## Information provided
★ ★ ★

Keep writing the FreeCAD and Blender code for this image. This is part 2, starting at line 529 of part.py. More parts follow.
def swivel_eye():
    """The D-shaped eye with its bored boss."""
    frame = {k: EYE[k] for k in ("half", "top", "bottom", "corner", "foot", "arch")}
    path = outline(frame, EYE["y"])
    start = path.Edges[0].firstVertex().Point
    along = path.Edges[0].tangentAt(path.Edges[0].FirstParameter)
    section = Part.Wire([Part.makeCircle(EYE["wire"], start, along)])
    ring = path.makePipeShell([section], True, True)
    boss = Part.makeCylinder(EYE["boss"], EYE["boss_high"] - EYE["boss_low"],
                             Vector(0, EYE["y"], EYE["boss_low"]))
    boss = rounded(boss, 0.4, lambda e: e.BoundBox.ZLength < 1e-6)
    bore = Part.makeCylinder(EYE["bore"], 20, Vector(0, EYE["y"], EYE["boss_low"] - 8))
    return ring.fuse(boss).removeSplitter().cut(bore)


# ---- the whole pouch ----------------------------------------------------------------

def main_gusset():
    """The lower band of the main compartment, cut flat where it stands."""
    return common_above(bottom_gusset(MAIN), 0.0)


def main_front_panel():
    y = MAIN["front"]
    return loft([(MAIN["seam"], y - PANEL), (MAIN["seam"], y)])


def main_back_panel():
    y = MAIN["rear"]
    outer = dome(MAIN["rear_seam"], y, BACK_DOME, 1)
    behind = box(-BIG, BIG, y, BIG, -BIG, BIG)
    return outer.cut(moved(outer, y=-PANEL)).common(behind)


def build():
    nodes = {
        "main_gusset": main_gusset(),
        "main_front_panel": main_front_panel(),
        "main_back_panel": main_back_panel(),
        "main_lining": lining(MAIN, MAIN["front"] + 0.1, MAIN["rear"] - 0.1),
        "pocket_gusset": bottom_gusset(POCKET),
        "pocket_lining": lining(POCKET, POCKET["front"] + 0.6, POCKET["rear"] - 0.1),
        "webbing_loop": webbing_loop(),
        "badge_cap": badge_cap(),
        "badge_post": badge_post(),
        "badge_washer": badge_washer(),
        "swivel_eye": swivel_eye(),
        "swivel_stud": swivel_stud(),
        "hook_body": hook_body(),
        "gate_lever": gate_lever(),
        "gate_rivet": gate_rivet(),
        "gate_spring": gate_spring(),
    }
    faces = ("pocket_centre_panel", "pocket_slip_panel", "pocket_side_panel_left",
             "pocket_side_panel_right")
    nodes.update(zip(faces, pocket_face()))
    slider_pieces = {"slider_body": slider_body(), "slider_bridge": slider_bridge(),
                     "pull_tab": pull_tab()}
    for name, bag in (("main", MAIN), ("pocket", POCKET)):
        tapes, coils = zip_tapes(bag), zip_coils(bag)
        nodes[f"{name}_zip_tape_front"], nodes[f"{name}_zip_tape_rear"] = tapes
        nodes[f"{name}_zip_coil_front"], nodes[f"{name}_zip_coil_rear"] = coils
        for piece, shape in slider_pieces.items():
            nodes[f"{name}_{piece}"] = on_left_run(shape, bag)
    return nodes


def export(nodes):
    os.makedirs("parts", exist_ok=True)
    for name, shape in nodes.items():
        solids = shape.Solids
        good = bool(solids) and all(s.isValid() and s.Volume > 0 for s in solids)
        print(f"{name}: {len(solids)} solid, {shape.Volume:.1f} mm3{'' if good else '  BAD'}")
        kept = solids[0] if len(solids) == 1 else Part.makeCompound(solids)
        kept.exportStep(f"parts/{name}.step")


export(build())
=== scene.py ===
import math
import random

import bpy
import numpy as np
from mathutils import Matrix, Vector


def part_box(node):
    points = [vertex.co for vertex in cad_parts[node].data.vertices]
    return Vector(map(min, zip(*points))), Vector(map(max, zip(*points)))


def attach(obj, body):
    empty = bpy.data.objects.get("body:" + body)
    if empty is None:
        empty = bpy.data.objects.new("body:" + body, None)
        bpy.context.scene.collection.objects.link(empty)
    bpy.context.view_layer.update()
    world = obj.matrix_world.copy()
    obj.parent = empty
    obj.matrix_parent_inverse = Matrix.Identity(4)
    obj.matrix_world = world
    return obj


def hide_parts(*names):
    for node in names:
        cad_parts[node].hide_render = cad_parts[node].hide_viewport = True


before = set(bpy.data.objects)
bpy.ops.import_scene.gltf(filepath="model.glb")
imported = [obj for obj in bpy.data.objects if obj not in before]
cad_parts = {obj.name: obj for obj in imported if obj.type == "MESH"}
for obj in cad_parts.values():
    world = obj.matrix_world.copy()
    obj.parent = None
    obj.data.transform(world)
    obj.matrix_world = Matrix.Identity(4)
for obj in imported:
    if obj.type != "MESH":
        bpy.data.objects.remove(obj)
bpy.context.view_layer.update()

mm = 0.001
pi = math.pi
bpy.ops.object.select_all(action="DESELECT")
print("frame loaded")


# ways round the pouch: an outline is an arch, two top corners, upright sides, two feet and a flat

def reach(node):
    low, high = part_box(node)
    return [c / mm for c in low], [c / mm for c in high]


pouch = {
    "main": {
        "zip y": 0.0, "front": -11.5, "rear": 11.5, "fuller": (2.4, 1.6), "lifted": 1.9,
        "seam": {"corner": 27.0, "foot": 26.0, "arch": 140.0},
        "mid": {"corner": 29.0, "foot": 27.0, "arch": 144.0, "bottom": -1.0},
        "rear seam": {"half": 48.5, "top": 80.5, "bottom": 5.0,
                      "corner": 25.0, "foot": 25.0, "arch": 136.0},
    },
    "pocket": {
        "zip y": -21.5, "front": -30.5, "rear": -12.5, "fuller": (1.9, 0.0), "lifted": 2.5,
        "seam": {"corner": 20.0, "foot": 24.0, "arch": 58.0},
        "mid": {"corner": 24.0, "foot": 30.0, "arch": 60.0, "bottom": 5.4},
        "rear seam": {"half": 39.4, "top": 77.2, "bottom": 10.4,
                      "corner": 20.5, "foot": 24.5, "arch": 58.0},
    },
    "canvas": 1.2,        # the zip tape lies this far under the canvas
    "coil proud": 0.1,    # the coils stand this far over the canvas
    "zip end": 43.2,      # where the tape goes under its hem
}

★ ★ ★

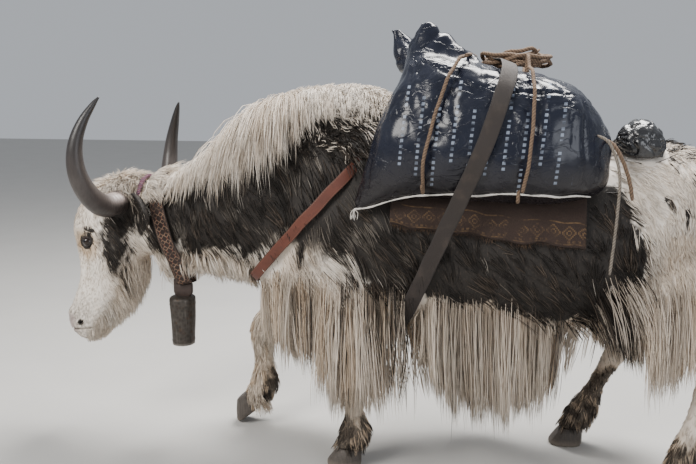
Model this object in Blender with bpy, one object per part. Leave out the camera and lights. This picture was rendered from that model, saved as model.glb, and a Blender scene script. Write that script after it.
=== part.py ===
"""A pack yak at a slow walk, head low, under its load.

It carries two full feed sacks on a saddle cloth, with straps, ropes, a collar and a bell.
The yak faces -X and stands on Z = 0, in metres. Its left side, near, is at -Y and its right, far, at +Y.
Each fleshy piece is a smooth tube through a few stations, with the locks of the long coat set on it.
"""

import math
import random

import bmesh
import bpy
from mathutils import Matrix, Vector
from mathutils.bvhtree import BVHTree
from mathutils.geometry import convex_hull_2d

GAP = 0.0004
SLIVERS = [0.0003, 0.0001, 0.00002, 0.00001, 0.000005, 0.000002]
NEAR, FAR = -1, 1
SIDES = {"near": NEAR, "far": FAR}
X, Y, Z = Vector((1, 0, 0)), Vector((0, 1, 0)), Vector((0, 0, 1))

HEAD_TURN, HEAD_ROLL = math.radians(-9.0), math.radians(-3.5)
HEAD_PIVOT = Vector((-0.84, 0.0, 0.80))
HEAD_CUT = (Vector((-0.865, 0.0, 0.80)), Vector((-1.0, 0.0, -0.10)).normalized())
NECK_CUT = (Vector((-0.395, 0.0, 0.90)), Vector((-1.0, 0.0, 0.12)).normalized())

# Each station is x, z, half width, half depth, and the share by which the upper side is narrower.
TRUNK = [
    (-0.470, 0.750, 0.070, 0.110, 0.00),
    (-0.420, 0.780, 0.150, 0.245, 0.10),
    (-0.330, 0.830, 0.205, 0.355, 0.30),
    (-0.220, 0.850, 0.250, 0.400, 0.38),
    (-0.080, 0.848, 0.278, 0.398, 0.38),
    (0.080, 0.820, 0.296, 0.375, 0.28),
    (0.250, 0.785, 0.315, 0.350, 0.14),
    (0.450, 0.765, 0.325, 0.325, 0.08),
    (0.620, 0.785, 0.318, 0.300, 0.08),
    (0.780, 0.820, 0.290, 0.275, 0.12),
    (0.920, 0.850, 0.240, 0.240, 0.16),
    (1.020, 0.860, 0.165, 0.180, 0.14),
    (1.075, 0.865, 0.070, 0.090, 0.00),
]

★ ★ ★

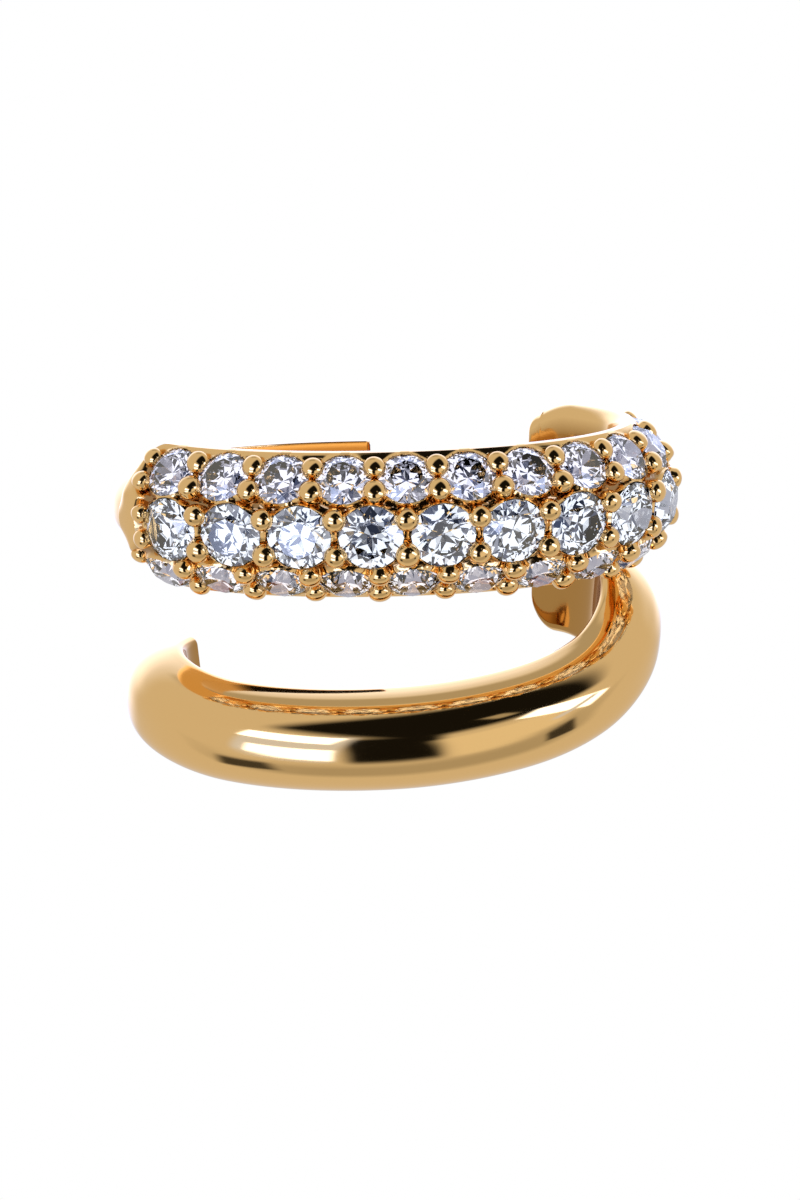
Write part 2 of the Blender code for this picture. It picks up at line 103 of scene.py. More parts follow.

★ ★ ★

## Exercise instructions
Reproduce word for word the material above, beginning with the line that contains "kept = solids[0]" and ending with the line that contains "before = set(bpy.data.objects)".

## Answer to this task
        kept = solids[0] if len(solids) == 1 else Part.makeCompound(solids)
        kept.exportStep(f"parts/{name}.step")


export(build())
=== scene.py ===
import math
import random

import bpy
import numpy as np
from mathutils import Matrix, Vector


def part_box(node):
    points = [vertex.co for vertex in cad_parts[node].data.vertices]
    return Vector(map(min, zip(*points))), Vector(map(max, zip(*points)))


def attach(obj, body):
    empty = bpy.data.objects.get("body:" + body)
    if empty is None:
        empty = bpy.data.objects.new("body:" + body, None)
        bpy.context.scene.collection.objects.link(empty)
    bpy.context.view_layer.update()
    world = obj.matrix_world.copy()
    obj.parent = empty
    obj.matrix_parent_inverse = Matrix.Identity(4)
    obj.matrix_world = world
    return obj


def hide_parts(*names):
    for node in names:
        cad_parts[node].hide_render = cad_parts[node].hide_viewport = True


before = set(bpy.data.objects)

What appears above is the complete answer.